Zimbabweans in Cape Town who claim they fled torture at the hands of ruling party ZANU-PF for supporting opposition Movement for Democratic Change (MDC), say recent reviewing and rejection of refugee statuses by the Department of Home Affairs (DHA) is causing great anxiety and uncertainty.
Some said now that Robert Mugabe began a new five-year term in office (on 15 August), going back will put their lives at risk. They believe they will be viewed as sell-outs and may be victimised.
People Against Suffering, Oppression and Poverty (PASSOP) told GroundUp that it has recently received reports about refugees whose statuses have been reviewed and rejected by the DHA.
The organisation argues it is too early and reckless of the DHA to start tightening refugee policies and practices towards Zimbabweans so soon after the elections.
Langton Miriyoga of PASSOP says they are concerned that a blanket approach by the DHA to review and reject decisions may have serious and negative implications on genuine refugees who escaped political violence and torture. He stresses that some refugees and new asylum seekers from Zimbabwe may still have well-founded fears considering that the regime they fled has not changed.
A refugee, 46-year-old Esther Mucheka (not her real name), came to South Africa in 2011 to escape political violence. She works as a domestic worker. When she first applied for refugee status, she was given a six-months document which she renewed every three to six months. She went to Home Affairs on 26 August 2013 and her asylum was rejected on the grounds she was late for renewal. She was told she should have renewed on 19 August, the exact date it expired. She is now anxious and uncertain about her future.

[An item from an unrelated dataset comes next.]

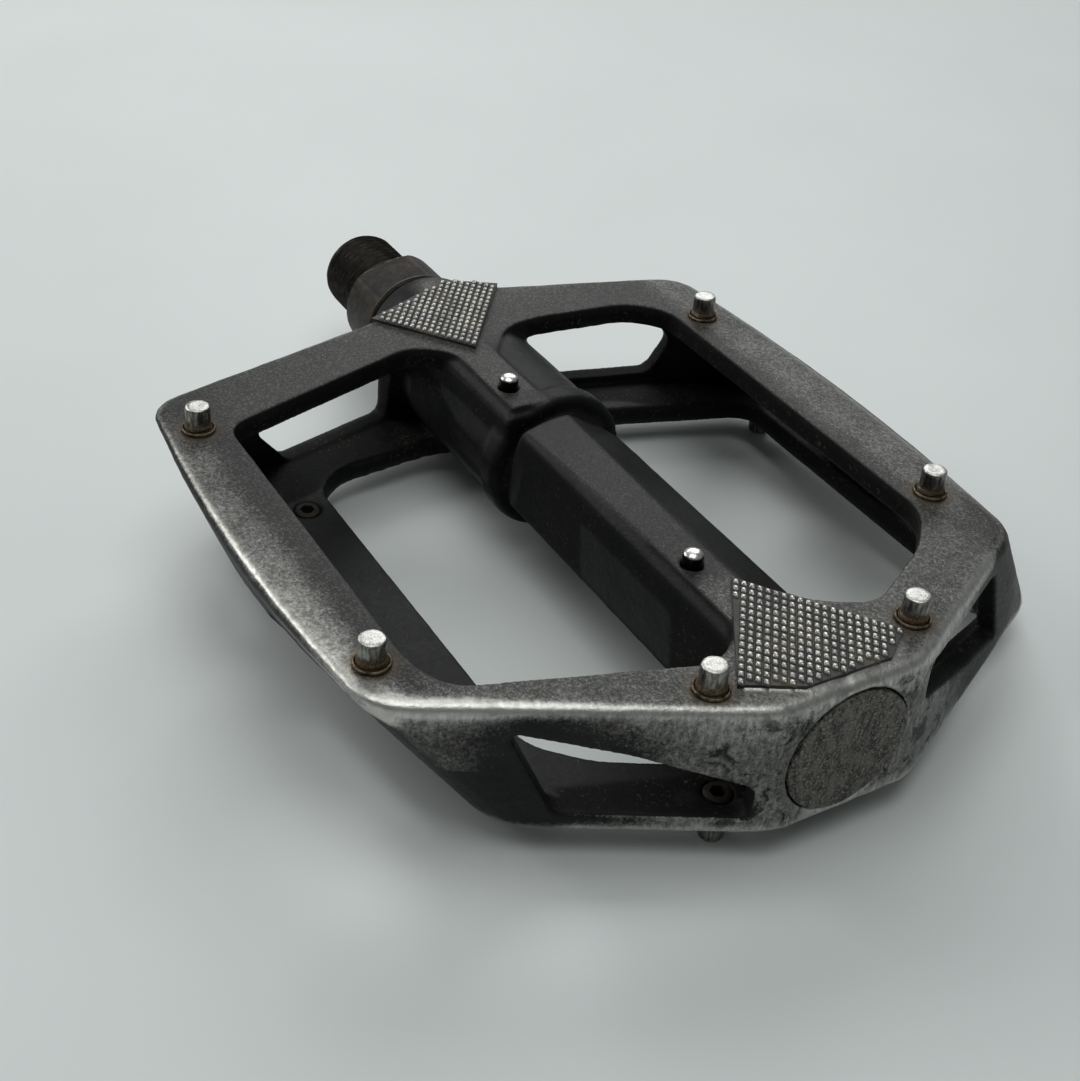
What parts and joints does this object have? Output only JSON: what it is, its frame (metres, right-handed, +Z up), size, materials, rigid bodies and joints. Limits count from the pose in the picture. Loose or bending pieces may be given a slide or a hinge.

"My home, which was in Epworth, a township in Harare, was burnt by ZANU-PF supporters because my late husband was a strong MDC supporter. My situation is very challenging because I left my 15-year-old girl and 25-year-old son with my parents in Chivhu. I never went back to check on them because I am too scared. I intend to save enough money so that my son can come and help raise money to rebuild our home if there is a miraculous change of government in Zimbabwe.
I came to South Africa to look for protection, I am not sure if the DHA is going to sort this out for me. I cannot go back to Zimbabwe now because my life is in danger. If I go back to Zimbabwe, I might be victimised since the ruling party ZANU-PF perceives me as a sell-out."
Another woman, a Milnerton resident who refused to be named, said her refugee status was rejected last year in October. She is here illegally at the moment. She has been staying in South Africa for eight years and says it is not safe for her to go back yet.
"In the interview, the Refugee Status Determination Officer stressed that I should not mention politics at all as my argument, and he rejected my refugee claim when I did. He said Zimbabwe's political situation has improved and my life is not at risk anymore. I showed him the scar I got when I was tortured by ZANU-PF supporters. He said that was in the past. I was then given 30 days to leave the country. I am afraid that if I go back to the DHA to try again, I might be deported."
GroundUp attempted to contact the Home Affairs Spokesperson for comment and received no response.